EXERCISE DESCRIPTION = Starting at the line that contains "Write part 3" and stopping at the line that contains "return np.column_stack([side * (CENTRE_END", repeat every line exactly, the two end lines included, and nothing else.

----- STORED ROWS

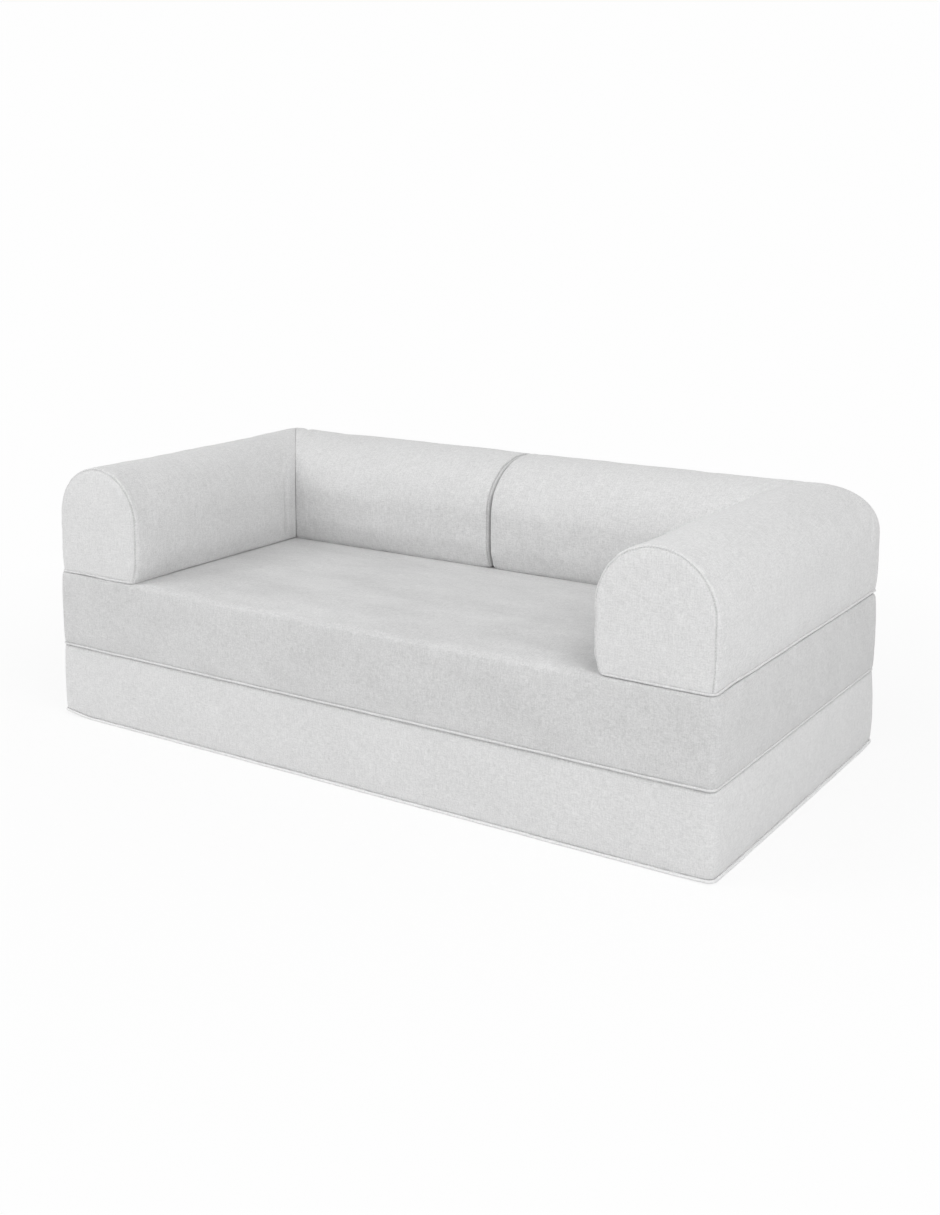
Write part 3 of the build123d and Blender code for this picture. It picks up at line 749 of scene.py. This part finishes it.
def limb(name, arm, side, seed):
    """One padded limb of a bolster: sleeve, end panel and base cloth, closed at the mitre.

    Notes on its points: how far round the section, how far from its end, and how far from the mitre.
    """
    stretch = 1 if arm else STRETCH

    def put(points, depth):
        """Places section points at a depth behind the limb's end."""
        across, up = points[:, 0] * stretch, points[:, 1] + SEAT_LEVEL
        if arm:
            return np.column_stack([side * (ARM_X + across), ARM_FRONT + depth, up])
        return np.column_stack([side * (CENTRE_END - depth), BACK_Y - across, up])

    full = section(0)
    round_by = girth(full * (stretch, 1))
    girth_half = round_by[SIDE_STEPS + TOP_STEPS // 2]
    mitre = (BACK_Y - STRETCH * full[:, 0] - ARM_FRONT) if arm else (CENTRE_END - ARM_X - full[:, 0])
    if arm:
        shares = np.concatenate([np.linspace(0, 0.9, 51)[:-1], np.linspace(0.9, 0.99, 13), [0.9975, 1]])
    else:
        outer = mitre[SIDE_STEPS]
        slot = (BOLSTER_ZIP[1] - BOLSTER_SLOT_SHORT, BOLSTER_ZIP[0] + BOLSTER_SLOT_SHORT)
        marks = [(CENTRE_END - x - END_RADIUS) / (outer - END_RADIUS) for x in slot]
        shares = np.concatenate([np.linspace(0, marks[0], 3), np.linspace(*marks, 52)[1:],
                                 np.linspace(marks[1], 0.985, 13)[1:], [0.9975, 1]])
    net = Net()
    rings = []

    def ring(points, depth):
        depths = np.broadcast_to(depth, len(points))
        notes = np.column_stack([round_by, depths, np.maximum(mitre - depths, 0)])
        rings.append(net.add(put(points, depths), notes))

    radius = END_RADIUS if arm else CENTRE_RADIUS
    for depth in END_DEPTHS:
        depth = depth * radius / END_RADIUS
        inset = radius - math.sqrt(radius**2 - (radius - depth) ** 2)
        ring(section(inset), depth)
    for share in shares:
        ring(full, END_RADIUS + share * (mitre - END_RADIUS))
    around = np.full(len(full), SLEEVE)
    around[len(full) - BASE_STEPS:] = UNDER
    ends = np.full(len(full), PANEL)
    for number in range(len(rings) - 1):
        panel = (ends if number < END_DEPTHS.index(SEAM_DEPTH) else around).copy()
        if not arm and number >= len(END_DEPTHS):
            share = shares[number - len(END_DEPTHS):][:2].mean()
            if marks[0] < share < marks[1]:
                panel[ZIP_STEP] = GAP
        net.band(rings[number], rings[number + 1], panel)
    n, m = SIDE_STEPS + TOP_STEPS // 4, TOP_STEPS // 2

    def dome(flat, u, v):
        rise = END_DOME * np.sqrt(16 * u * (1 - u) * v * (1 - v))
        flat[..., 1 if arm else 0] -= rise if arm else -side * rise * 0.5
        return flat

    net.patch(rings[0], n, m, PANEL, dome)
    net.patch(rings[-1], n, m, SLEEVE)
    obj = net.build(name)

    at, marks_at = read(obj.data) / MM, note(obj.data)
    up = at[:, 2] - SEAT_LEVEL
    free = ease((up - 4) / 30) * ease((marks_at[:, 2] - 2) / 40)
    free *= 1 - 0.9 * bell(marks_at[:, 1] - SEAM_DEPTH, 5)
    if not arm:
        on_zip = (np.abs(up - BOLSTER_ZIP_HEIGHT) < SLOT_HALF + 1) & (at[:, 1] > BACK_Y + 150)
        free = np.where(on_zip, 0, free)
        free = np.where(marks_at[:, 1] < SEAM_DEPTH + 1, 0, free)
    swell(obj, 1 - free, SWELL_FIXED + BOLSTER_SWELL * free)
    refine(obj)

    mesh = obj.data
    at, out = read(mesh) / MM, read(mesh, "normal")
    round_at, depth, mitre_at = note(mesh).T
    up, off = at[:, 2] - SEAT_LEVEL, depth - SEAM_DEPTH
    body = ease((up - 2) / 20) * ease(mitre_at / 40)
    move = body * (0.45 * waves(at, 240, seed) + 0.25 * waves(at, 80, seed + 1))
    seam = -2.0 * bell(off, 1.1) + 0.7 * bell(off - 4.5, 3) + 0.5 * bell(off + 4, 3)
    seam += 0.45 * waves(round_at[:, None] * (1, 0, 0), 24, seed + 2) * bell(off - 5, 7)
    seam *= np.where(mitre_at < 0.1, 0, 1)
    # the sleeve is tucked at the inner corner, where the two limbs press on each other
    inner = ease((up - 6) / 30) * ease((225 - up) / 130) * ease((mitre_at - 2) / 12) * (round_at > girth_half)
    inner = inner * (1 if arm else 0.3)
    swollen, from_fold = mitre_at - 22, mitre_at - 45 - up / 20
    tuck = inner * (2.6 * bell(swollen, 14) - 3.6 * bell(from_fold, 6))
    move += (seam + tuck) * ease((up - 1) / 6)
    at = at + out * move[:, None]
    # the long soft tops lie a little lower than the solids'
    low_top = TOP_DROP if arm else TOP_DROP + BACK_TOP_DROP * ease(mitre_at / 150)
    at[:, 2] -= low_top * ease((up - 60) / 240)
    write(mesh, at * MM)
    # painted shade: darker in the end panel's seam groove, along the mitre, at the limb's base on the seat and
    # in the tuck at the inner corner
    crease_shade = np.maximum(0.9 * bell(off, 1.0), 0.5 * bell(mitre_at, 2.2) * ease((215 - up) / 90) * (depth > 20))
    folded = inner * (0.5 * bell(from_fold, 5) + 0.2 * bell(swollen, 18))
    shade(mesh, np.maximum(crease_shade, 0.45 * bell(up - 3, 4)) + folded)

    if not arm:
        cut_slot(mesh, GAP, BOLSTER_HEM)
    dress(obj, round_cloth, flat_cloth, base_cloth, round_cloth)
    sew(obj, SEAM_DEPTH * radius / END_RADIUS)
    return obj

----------
----- STORED ROWS

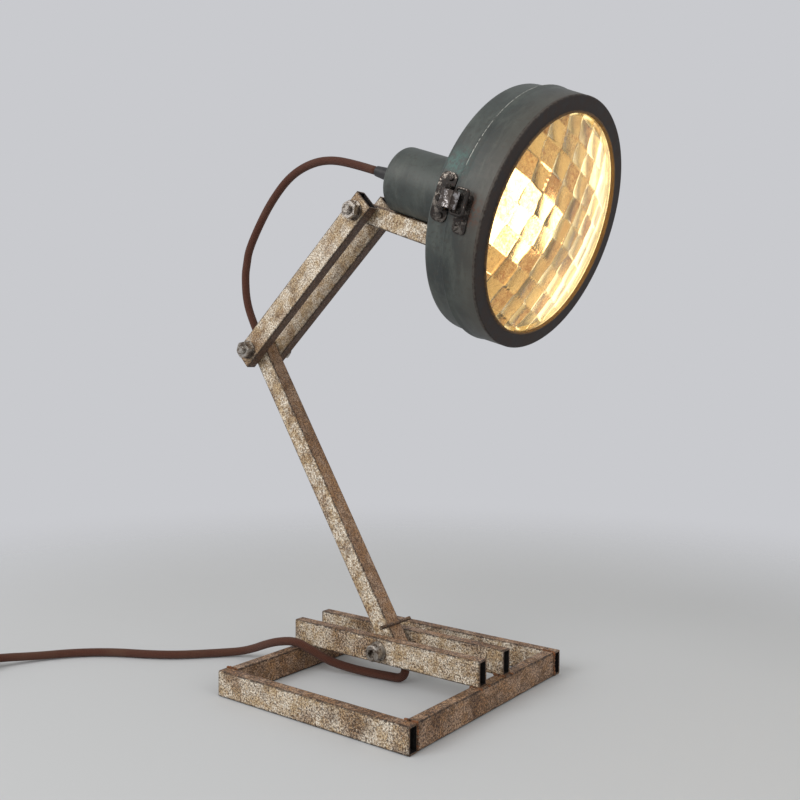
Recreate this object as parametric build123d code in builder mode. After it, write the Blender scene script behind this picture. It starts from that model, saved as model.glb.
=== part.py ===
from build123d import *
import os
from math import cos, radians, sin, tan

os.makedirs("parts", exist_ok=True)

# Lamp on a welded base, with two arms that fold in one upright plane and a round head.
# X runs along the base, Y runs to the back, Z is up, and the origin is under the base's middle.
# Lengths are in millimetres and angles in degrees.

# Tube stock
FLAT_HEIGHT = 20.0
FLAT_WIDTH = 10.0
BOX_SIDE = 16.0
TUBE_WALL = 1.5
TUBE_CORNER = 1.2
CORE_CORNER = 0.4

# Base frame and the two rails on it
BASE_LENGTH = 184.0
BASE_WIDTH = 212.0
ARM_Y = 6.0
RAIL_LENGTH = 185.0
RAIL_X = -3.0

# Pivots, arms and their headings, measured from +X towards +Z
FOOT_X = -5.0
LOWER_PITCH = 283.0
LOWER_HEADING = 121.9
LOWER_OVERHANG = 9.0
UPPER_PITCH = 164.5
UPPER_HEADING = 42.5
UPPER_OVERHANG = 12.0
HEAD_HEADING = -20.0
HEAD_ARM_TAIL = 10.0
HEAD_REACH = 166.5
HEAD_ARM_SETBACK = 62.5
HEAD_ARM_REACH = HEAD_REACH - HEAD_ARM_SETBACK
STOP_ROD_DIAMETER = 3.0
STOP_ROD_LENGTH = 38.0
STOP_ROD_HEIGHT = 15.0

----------
----- STORED ROWS

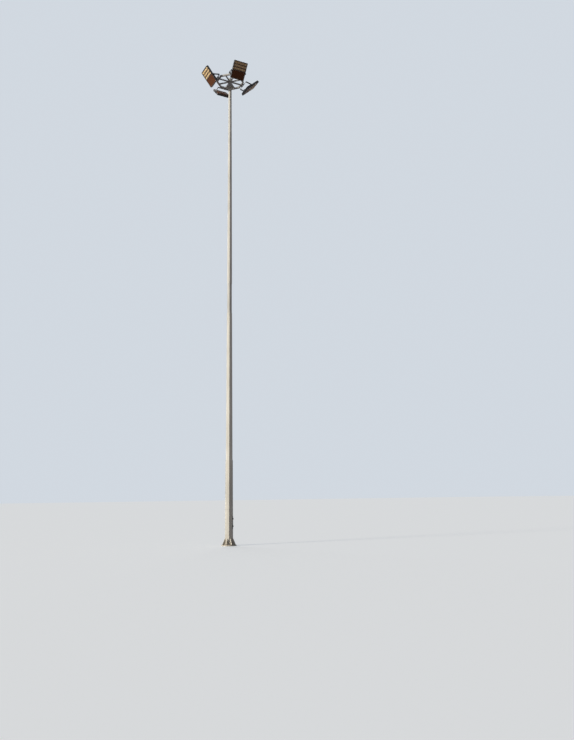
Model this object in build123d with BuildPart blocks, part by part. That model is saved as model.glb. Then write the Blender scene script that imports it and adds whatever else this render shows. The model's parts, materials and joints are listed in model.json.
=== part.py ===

----------

OUTPUT BELOW =
Write part 3 of the build123d and Blender code for this picture. It picks up at line 749 of scene.py. This part finishes it.
def limb(name, arm, side, seed):
    """One padded limb of a bolster: sleeve, end panel and base cloth, closed at the mitre.

    Notes on its points: how far round the section, how far from its end, and how far from the mitre.
    """
    stretch = 1 if arm else STRETCH

    def put(points, depth):
        """Places section points at a depth behind the limb's end."""
        across, up = points[:, 0] * stretch, points[:, 1] + SEAT_LEVEL
        if arm:
            return np.column_stack([side * (ARM_X + across), ARM_FRONT + depth, up])
        return np.column_stack([side * (CENTRE_END - depth), BACK_Y - across, up])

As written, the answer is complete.